Wenn man in der Stadt ist, also in Hamburgs Zentrum, dann kommt man am Rathaus eigentlich immer vorbei. Das auffallend attraktive Gebäude liegt zentral zwischen Alster und Hafen, zwischen der exklusiven Einkaufsmeile am Neuen Wall und der eher robusten Mönckebergstraße mit Karstadt Kaufhaus und Saturn Markt. Ich marschiere bestimmt einmal wöchentlich über den Rathausmarkt, denn von der HafenCity bis dorthin benötige ich nicht länger als 20 Minuten zu Fuß. Heute bin ich aber ausnahmsweise mal mit der S-Bahn gefahren, weil ich die endlich einmal kennenlernen wollte. Es ist nur eine Station von der Haltestelle Überseequartier bis zum Jungfernstieg, aber die Fahrt dauert erstaunlich lange. Vermutlich ist es die längste Strecke im gesamten Netz. Die Gleisstrecke ist ca. 3 km lang und verläuft in über 40 Meter Tiefe. Anfangs fährt man quer unter dem Grasbrookhafen durch, dann geht die Fahrt nördlich unter dem Binnenhafen durch und folgt dem Alsterfleet. Statt direkt den Bahnhof Jungfernstieg anzusteuern, hat man die Gleise in einem weiten 180° Bogen verlegt, der fast den Gänsemarkt berührt. Vermutlich war es anders nicht möglich, denn der Bahnhof war schon vor dem Bau der Linie S4 extrem vernetzt. Ein komplexer Knotenpunkt, mit mehrgeschossigen Gleisanlagen und in weiten Teilen unter der Binnenalster verlegt. Ein technisches Wunderwerk, von dem wir Nutzer nur wenig sehen können. Es gibt Konstruktionszeichnungen im Web von der HVV, die eine Vorstellung vermitteln.

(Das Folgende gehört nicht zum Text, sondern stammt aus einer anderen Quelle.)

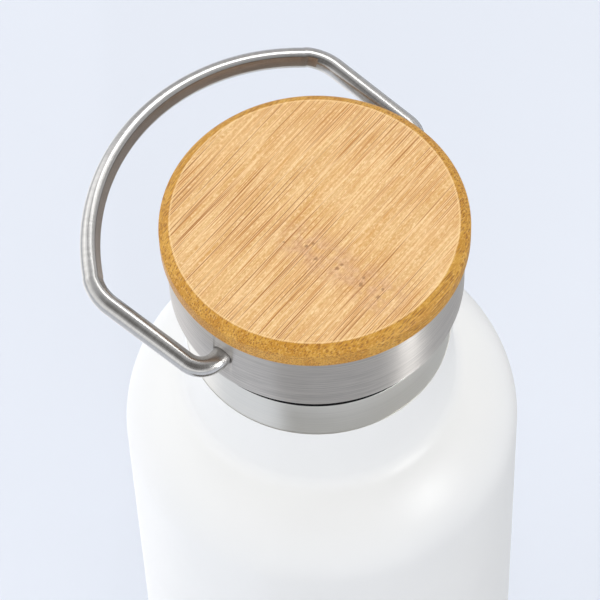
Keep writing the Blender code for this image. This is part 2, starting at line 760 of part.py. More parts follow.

Wenn ich am Rathaus bin, dann oft nur um zu schauen, was so in der Stadt los ist. Und jedes Mal packe ich spätestens dann die Kamera aus und denke mir, heute wird es gelingen. Heute mache ich das perfekte Foto von der beeindruckenden Fassade. Dann eile ich von einer Ecke des Vorplatzes zur anderen, aber immer fehlt der nötige Abstand. Das Haus ist einfach zu groß und der Turm zu hoch, um alles in einem Bild einzufangen. So ging es mir auch heute wieder, bis ich mich schließlich kompromissbereit den baulichen Gegebenheiten stellte. „Dann eben nicht“, sagte ich mir. „Dann eben stückchenweise“, vielleicht lassen sich die Bilder später wie ein Puzzle zusammenfügen? Ich versuchte es tatsächlich, kam dann aber auf eine andere Idee. Wenn ich das Bild einfach so lasse, wie es ist, dann kann man die Fassadendetails ausgezeichnet erkennen. Das ist reizvoll und führte mich automatisch zur nächsten Frage: Was denn dort zu sehen ist? Auf jeden Fall etliche Figuren, darunter eine ganze Kaiser-Armada. Sie wurden von links nach rechts in chronologischer Reihenfolge aufgestellt. Die wichtigsten Herrscher stehen in der Mitte, gleich über dem gar nicht so großen Haupteingang.
Auf dem Rathausmarkt ist nichts los. Keine Veranstaltung mit Buden, keine Demo mit Fahnen. Also nutze ich die Gelegenheit und versuche mich noch einmal an der Frontalaufnahme. Mit kleiner Brennweite und möglichst großem Abstand gelingt es dann doch noch. Das Haus ist in ganzer Breite zu sehen und der Turm in seiner beachtlichen Höhe eingefangen. Beim Auslösen bemerke ich eine Bewegung auf einem der Balkone ganz rechts. Dort liegt doch das Büro des Ersten Bürgermeisters. Jedes Mal, wenn ich hier stehe, blicke ich kurz zu ihm hinauf, immer in der Hoffnung, ihn endlich einmal am Fenster fotografisch zu erwischen. Bisher gelang es nie, noch nicht einmal ein Schatten war erkennbar. Wahrscheinlich sind die Chancen auf ein ungeplantes Treffen bei einer Rathaus-Führung deutlich besser. Aber dafür habe ich heute keine Zeit. Tatsächlich öffnet sich dort oben die Balkontür, ich halte erst mal die Luft an. Dann wird aber schnell klar, dass der Bürgermeister ganz sicher nicht anwesend ist. Stattdessen sind die Handwerker aktiv.